Here's something that's been bugging me for a while now...[snip]
I have several Linux servers that have been given enough RAM that they
rarely ever use any swap space. For example, here's the typical output
of uptime and free:
root@veronica$ uptime; free
03:55:33 up 225 days, 17:34, 0 users, load average: 0.09, 0.13, 0.19
total used free shared buffers cached
Mem: 2076136 1931288 144848 0 150220 964108
-/+ buffers/cache: 816960 1259176
Swap: 524280 156 524124
As you can see, it's been up for the better part of a year and is only
using 156k of swap. The swappiness is set to the default of 60, so
there's no reason why the server *shouldn't* be using swap -- it just
never does.
On some of my older servers with a little less RAM and the 2.4 kernel
I'll occasionally see the swap go up into the double digits, but even
this is relatively infrequent.
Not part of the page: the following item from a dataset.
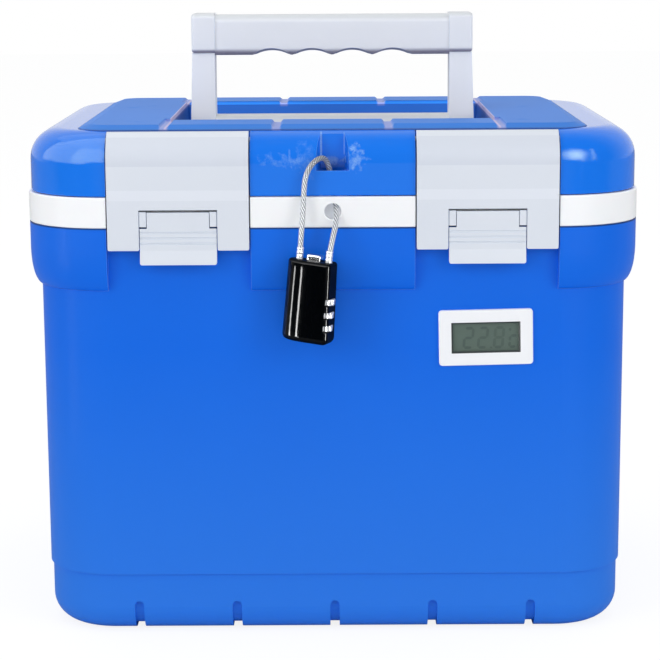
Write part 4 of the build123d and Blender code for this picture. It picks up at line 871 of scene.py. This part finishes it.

On all the machines with a 2.6 kernel
and 2GB+ RAM, I've almost never seen more than 1-2MB swap used.
The consensus these days seems to be that since hard drives are so big
now, go with a gig or more of swap even if you have plenty of RAM.
However, the way I'm seeing it is this: What's the point of having a
gig of swap if it only gets used during the worst possible time?